Task inputs:
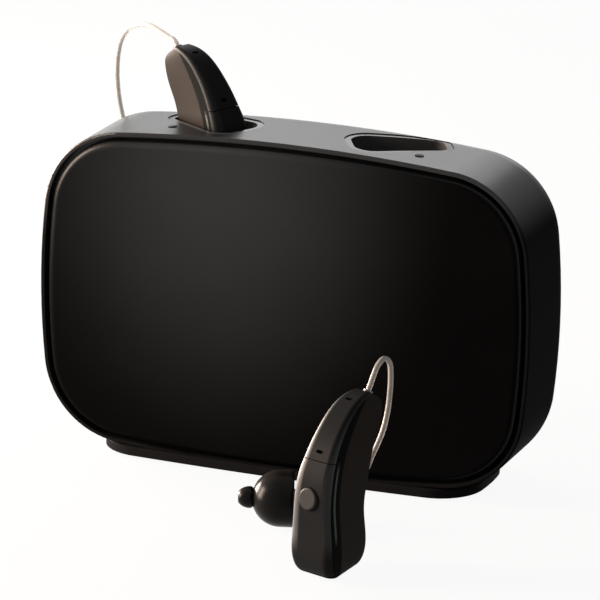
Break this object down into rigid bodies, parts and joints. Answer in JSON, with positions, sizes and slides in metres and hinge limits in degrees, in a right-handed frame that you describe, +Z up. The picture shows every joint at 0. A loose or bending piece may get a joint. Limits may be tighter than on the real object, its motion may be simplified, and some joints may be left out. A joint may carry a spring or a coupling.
{
  "type": "hearing aid charger",
  "caption": "Rounded desk charger with a crowned front, a low foot and wedge pockets in its top, with a docked and a free-standing hearing aid, each with push button, thin wire and ear dome.",
  "frame": {"origin": "on the table, at the centre of the base plate's underside", "axes": "+Z up, -Y towards the front cover, +X to the right seen from the front"},
  "size_m": [0.082, 0.074, 0.0669],
  "materials": {
    "housing": "satin, fine grain",
    "cover": "satin",
    "base": "satin",
    "foot": "matte",
    "screw": "plated",
    "weight": "as cast",
    "frame": "moulded",
    "circuit": "solder mask",
    "inlet": "plated",
    "liner": "polished",
    "copper": "enamelled winding",
    "ferrite": "sintered",
    "led": "moulded",
    "light_window": "clear rod",
    "aid_flank": "pearl lacquer",
    "aid_spine": "satin",
    "aid_button": "satin",
    "small_metal": "plated",
    "battery_can": "drawn can",
    "wire_plug": "moulded",
    "wire": "clear jacket over pale leads",
    "receiver": "moulded",
    "dome": "soft, slightly see-through"
  },
  "bodies": {
    "charger": {"main_housing": "housing", "front_cover": "cover", "base_plate": "base", "rubber_foot": "foot", "base_screws": "screw", "ballast_weight": "weight", "inner_frame": "frame", "frame_screws": "screw", "main_board": "circuit", "board_screws": "screw", "power_inlet": "inlet", "pocket_liner_left": "liner", "pocket_liner_right": "liner", "charging_coil_left": "copper", "charging_coil_right": "copper", "ferrite_plate_left": "ferrite", "ferrite_plate_right": "ferrite", "status_led_left": "led", "status_led_right": "led", "light_guide_left": "light_window", "light_guide_right": "light_window"},
    "left_aid": {"left_aid_shell": "aid_flank", "left_aid_mic_cover": "aid_spine", "left_aid_button_cover": "aid_spine", "left_aid_switch": "small_metal", "left_aid_battery": "battery_can", "left_aid_coil": "copper", "left_aid_board": "circuit", "left_aid_front_mic": "small_metal", "left_aid_rear_mic": "small_metal", "left_aid_wire_plug": "wire_plug", "left_aid_wire": "wire", "left_aid_receiver": "receiver", "left_aid_dome": "dome"},
    "left_button": {"left_aid_push_button": "aid_button"},
    "right_aid": {"right_aid_shell": "aid_flank", "right_aid_mic_cover": "aid_spine", "right_aid_button_cover": "aid_spine", "right_aid_switch": "small_metal", "right_aid_battery": "battery_can", "right_aid_coil": "copper", "right_aid_board": "circuit", "right_aid_front_mic": "small_metal", "right_aid_rear_mic": "small_metal", "right_aid_wire_plug": "wire_plug", "right_aid_wire": "wire", "right_aid_receiver": "receiver", "right_aid_dome": "dome"},
    "right_button": {"right_aid_push_button": "aid_button"}
  },
  "joints": [
    {"name": "left_aid_lift", "type": "slide", "parent": "charger", "child": "left_aid", "axis": [0, 0, 1], "range_m": [0, 0.036]},
    {"name": "left_button_press", "type": "slide", "parent": "left_aid", "child": "left_button", "axis": [-0.8651, 0.4596, -0.2008], "range_m": [0, 0.0003], "stiffness_N_per_m": 1500},
    {"name": "right_aid_lift", "type": "slide", "parent": "charger", "child": "right_aid", "axis": [0, 0, 1], "range_m": [0, 0.06]},
    {"name": "right_button_press", "type": "slide", "parent": "right_aid", "child": "right_button", "axis": [0.3549, 0.9231, -0.1481], "range_m": [0, 0.0003], "stiffness_N_per_m": 1500}
  ]
}
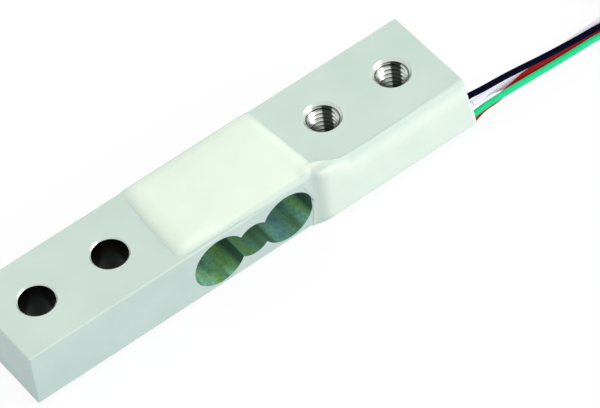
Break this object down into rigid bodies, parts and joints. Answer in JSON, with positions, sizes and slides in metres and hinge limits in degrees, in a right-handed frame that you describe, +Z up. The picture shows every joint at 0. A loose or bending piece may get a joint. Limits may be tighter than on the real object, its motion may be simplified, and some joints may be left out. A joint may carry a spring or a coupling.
{
  "type": "single point load cell",
  "caption": "Slim aluminium bar load cell with a binocular cut-out, plain and threaded mounting holes, silicone-covered strain gauges and loose bridge leads.",
  "frame": {"origin": "on the floor under the centre of the bar, at the level of the underside bead", "axes": "+X along the bar to the wire end, +Y across the bar to the side with no coat, +Z up, out of the face with the thread mouths"},
  "size_m": [0.1085, 0.0137, 0.0094],
  "materials": {
    "bar": "bead-blasted clear anodised aluminium, bores left as machined",
    "silicone": "white silicone rubber, hand applied, satin",
    "film": "amber polyimide film",
    "foil": "etched constantan foil",
    "board": "glass-fibre laminate",
    "copper": "tinned copper pad",
    "solder": "solder",
    "strand": "tinned stranded copper",
    "enamel": "enamelled copper wire",
    "lead_black": "black lead insulation",
    "lead_white": "white lead insulation",
    "lead_green": "green lead insulation",
    "lead_red": "red lead insulation",
    "tie": "white tie"
  },
  "bodies": {
    "root": {"beam_body": "bar", "gauge_film_top_left": "film", "gauge_grid_top_left": "foil", "gauge_film_top_right": "film", "gauge_grid_top_right": "foil", "gauge_film_bottom_left": "film", "gauge_grid_bottom_left": "foil", "gauge_film_bottom_right": "film", "gauge_grid_bottom_right": "foil", "terminal_board": "board", "pad_red": "copper", "solder_red": "solder", "core_red": "strand", "sleeve_red": "lead_red", "lead_red": "lead_red", "tip_red": "strand", "pad_green": "copper", "solder_green": "solder", "core_green": "strand", "sleeve_green": "lead_green", "lead_green": "lead_green", "tip_green": "strand", "pad_white": "copper", "solder_white": "solder", "core_white": "strand", "sleeve_white": "lead_white", "lead_white": "lead_white", "tip_white": "strand", "pad_black": "copper", "solder_black": "solder", "core_black": "strand", "sleeve_black": "lead_black", "lead_black": "lead_black", "tip_black": "strand", "bridge_top_left_near": "enamel", "bridge_top_left_far": "enamel", "bridge_top_right_far": "enamel", "bridge_top_right_near": "enamel", "bridge_underside": "enamel", "bridge_cross_red": "enamel", "bridge_cross_green": "enamel", "bridge_cross_white": "enamel", "top_sealant": "silicone", "side_sealant": "silicone", "underside_sealant": "silicone", "lead_hank": "lead_black", "hank_tie": "tie"}
  },
  "joints": []
}
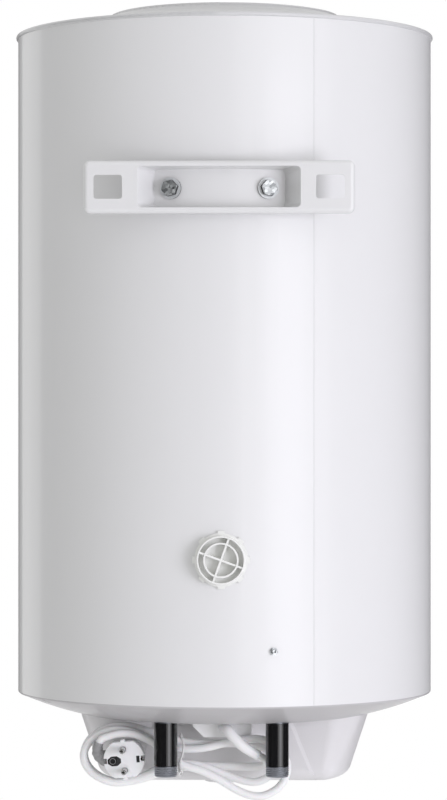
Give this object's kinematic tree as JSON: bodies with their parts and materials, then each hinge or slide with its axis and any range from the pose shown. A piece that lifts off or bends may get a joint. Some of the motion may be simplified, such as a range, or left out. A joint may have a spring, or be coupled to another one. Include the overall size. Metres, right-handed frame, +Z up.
{
  "type": "storage water heater",
  "caption": "Wall-hung round electric storage water heater, seen from its wall side, with bracket, two water pipes and a gathered mains cord.",
  "frame": {"origin": "on the wall plane, midway between the two hook windows of the wall bracket", "axes": "+Z up, +Y towards the wall, so the heater's body lies at negative Y"},
  "size_m": [0.3886, 0.4048, 0.722],
  "materials": {
    "casing_enamel": "gloss white paint",
    "lid_plastic": "satin white",
    "pan_enamel": "satin white paint",
    "tank_enamel": "glass enamel",
    "foam": "rigid foam",
    "seal_rubber": "matt",
    "plate_steel": "zinc plated",
    "zinc": "zinc plated",
    "element_sheath": "nickel alloy",
    "magnesium": "matt cast",
    "thermostat_plastic": "matt black",
    "knob_plastic": "satin white",
    "button_plastic": "red",
    "lamp_lens": "clear red",
    "terminal_plastic": "matt",
    "wire_sheath": "satin",
    "pipe_steel": "zinc plated",
    "sleeve_plastic": "satin black",
    "diffuser_plastic": "matt",
    "riser_steel": "plain",
    "cover_plastic": "satin white",
    "outlet_plastic": "satin white",
    "cord_pvc": "satin white",
    "plug_pvc": "satin white",
    "pin_brass": "nickel plated",
    "tie_plastic": "white",
    "bracket_enamel": "gloss white paint",
    "port_plastic": "satin white"
  },
  "bodies": {
    "heater": {"outer_shell": "casing_enamel", "top_lid": "lid_plastic", "bottom_pan": "pan_enamel", "inner_tank": "tank_enamel", "foam_insulation": "foam", "tank_flange_ring": "tank_enamel", "flange_gasket": "seal_rubber", "flange_plate": "plate_steel", "flange_bolts": "zinc", "heating_element": "element_sheath", "thermowell": "element_sheath", "anode_rod": "magnesium", "thermostat_body": "thermostat_plastic", "indicator_lamp": "lamp_lens", "terminal_block": "terminal_plastic", "internal_wires": "wire_sheath", "earth_screw": "zinc", "cold_water_nipple": "pipe_steel", "hot_water_nipple": "pipe_steel", "cold_pipe_sleeve": "sleeve_plastic", "hot_pipe_sleeve": "sleeve_plastic", "cold_inlet_diffuser": "diffuser_plastic", "hot_riser_tube": "riser_steel", "bottom_cover": "cover_plastic", "cover_screws": "zinc", "cable_outlet": "outlet_plastic", "cord_strain_relief": "cord_pvc", "cord_inside": "cord_pvc", "cord_lead": "cord_pvc", "cord_hank": "cord_pvc", "cord_tail": "cord_pvc", "power_plug": "plug_pvc", "plug_pins": "pin_brass", "plug_earth_clips": "pin_brass", "twist_tie": "tie_plastic", "wall_bracket": "bracket_enamel", "bracket_bolts": "zinc", "bracket_washers": "zinc", "bracket_mount_posts": "plate_steel", "foam_plug": "port_plastic", "shell_screw": "zinc"},
    "temperature_knob": {"thermostat_knob": "knob_plastic", "thermostat_spindle": "thermostat_plastic"},
    "reset_button": {"reset_button": "button_plastic"}
  },
  "joints": [
    {"name": "temperature_knob_turn", "type": "hinge", "parent": "heater", "child": "temperature_knob", "pos_m": [0, -0.2245, -0.535], "axis": [0, 0, -1], "range_deg": [0, 270]},
    {"name": "reset_button_press", "type": "slide", "parent": "heater", "child": "reset_button", "axis": [0, 0, 1], "range_m": [0, 0.0015], "stiffness_N_per_m": 600}
  ]
}
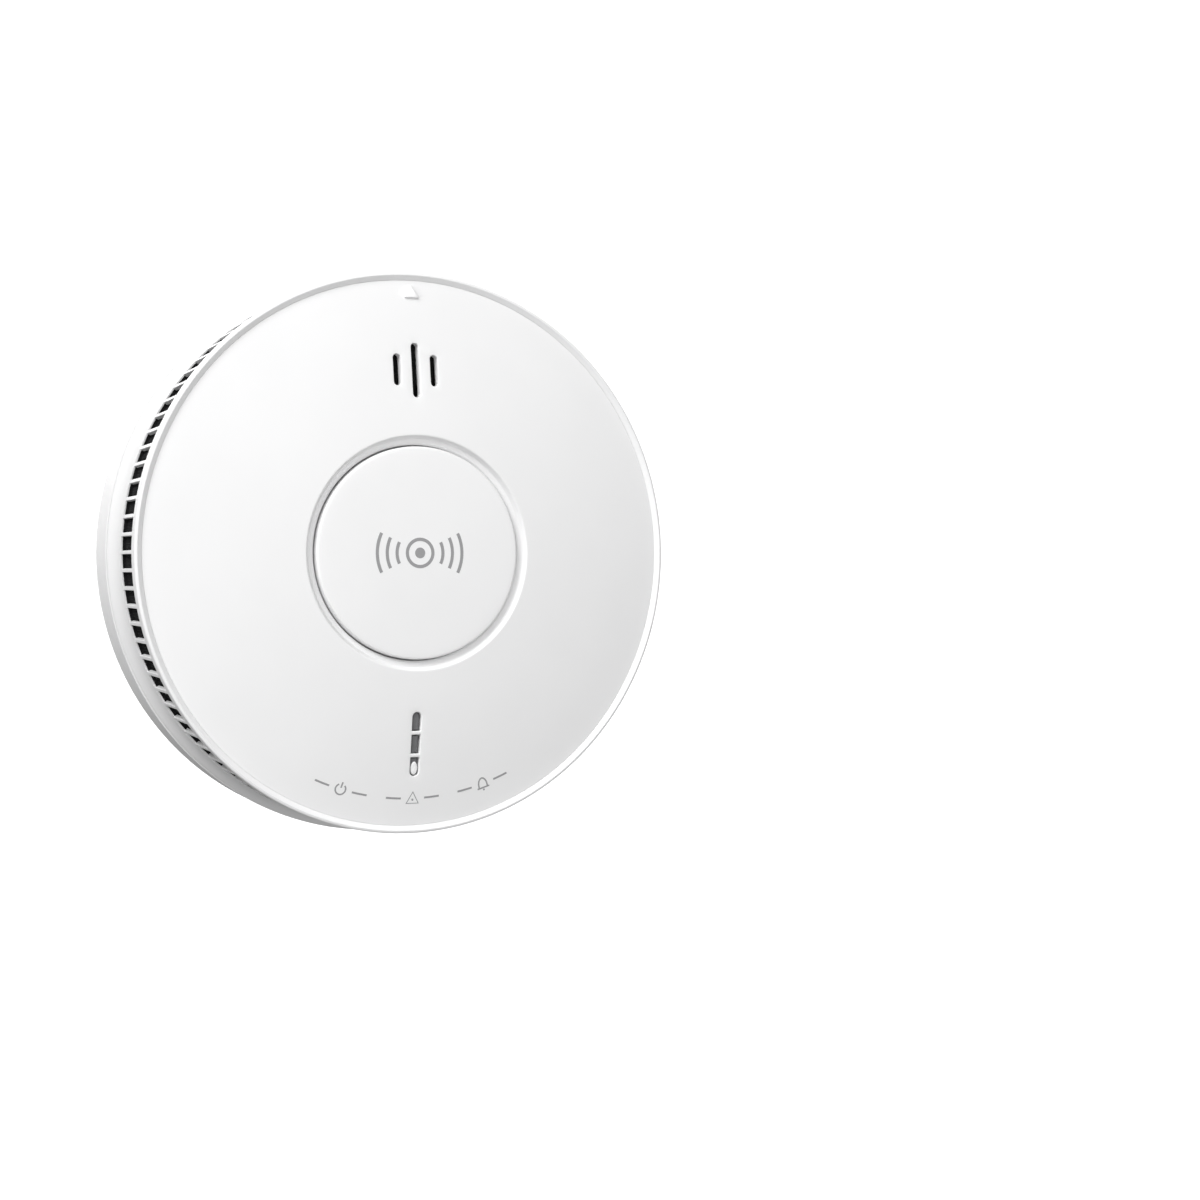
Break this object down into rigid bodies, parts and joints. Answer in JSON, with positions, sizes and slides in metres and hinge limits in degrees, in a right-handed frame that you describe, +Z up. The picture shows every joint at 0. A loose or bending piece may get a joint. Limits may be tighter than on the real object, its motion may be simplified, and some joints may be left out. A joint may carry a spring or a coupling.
{
  "type": "smoke detector",
  "caption": "Round wall or ceiling smoke detector: domed face with a large centre test button, vents round its rim, on a twist-on mounting bracket.",
  "frame": {"origin": "centre of the mounting bracket's back face, on the wall plane", "axes": "-Y out of the wall along the detector's axis towards the domed face, +X to the right seen from the front, +Z up"},
  "size_m": [0.1226, 0.037, 0.1226],
  "materials": {
    "white_housing": "fine satin",
    "white_bracket": "fine satin",
    "white_button": "fine satin",
    "black_mesh": "woven",
    "black_plastic": "matt",
    "grey_plastic": "matt",
    "smoked_guide": "polished",
    "white_lens": "polished",
    "label": "satin film",
    "board": "solder mask",
    "lamp_green": "clear",
    "lamp_yellow": "clear",
    "lamp_red": "clear",
    "clear_blue": "clear",
    "spring_steel": "bright",
    "screw_steel": "zinc plated",
    "brass": "rolled",
    "ceramic_grey": "silvered",
    "nickel": "rolled",
    "gold_contact": "plated",
    "battery_sleeve": "shrink film",
    "capacitor_can": "sleeved",
    "coil_copper": "enamelled wire",
    "ivory_plastic": "satin"
  },
  "bodies": {
    "bracket": {"mounting_bracket": "white_bracket"},
    "alarm": {"rear_housing": "white_housing", "rating_label": "label", "vent_ring": "white_housing", "insect_screen": "black_mesh", "front_cover": "white_housing", "button_springs": "spring_steel", "light_guide": "smoked_guide", "light_shroud": "black_plastic", "indicator_lens": "white_lens", "status_lamp_green": "lamp_green", "status_lamp_yellow": "lamp_yellow", "status_lamp_red": "lamp_red", "circuit_board": "board", "chamber_base": "black_plastic", "chamber_cover": "black_plastic", "infrared_emitter": "clear_blue", "photodiode": "black_plastic", "horn_housing": "grey_plastic", "horn_gauze": "black_mesh", "piezo_disc": "brass", "piezo_ceramic": "ceramic_grey", "horn_contacts": "spring_steel", "battery_cell": "battery_sleeve", "battery_tabs": "nickel", "microcontroller": "black_plastic", "capacitors": "capacitor_can", "horn_coil": "coil_copper", "test_switch_body": "black_plastic", "module_socket": "black_plastic", "socket_contacts": "gold_contact", "power_switch_body": "grey_plastic", "housing_screws": "screw_steel"},
    "button": {"test_button": "white_button"},
    "switch_plunger": {"test_switch_plunger": "ivory_plastic"},
    "power_slider": {"power_switch_slider": "ivory_plastic"}
  },
  "joints": [
    {"name": "alarm_twist", "type": "hinge", "parent": "bracket", "child": "alarm", "pos_m": [0, 0, 0], "axis": [0, -1, 0], "range_deg": [0, 15]},
    {"name": "test_button_press", "type": "slide", "parent": "alarm", "child": "button", "axis": [0, 1, 0], "range_m": [0, 0.001], "stiffness_N_per_m": 2500, "springref_m": -0.001, "deforming": ["button_springs"]},
    {"name": "test_switch_press", "type": "slide", "parent": "alarm", "child": "switch_plunger", "axis": [0, 1, 0], "range_m": [0, 0.001]},
    {"name": "power_switch_slide", "type": "slide", "parent": "alarm", "child": "power_slider", "axis": [1, 0, 0], "range_m": [0, 0.002]}
  ],
  "couplings": [
    {"joint": "test_switch_press", "follows": "test_button_press", "ratio": 1}
  ]
}
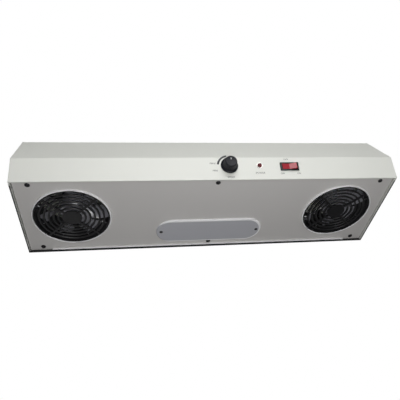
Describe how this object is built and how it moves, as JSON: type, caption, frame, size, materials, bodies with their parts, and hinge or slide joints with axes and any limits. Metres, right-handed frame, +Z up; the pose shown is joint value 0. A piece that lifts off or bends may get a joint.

Task description: Identify the lines that contain the string "axes", and copy every one of them.

Response to this task:
  "frame": {"origin": "on the table, at the centre of the base plate's underside", "axes": "+Z up, -Y towards the front cover, +X to the right seen from the front"},
  "frame": {"origin": "on the floor under the centre of the bar, at the level of the underside bead", "axes": "+X along the bar to the wire end, +Y across the bar to the side with no coat, +Z up, out of the face with the thread mouths"},
  "frame": {"origin": "on the wall plane, midway between the two hook windows of the wall bracket", "axes": "+Z up, +Y towards the wall, so the heater's body lies at negative Y"},
  "frame": {"origin": "centre of the mounting bracket's back face, on the wall plane", "axes": "-Y out of the wall along the detector's axis towards the domed face, +X to the right seen from the front, +Z up"},
Describe how this object is built and how it moves, as JSON: type, caption, frame, size, materials, bodies with their parts, and hinge or slide joints with axes and any limits. Metres, right-handed frame, +Z up; the pose shown is joint value 0. A piece that lifts off or bends may get a joint.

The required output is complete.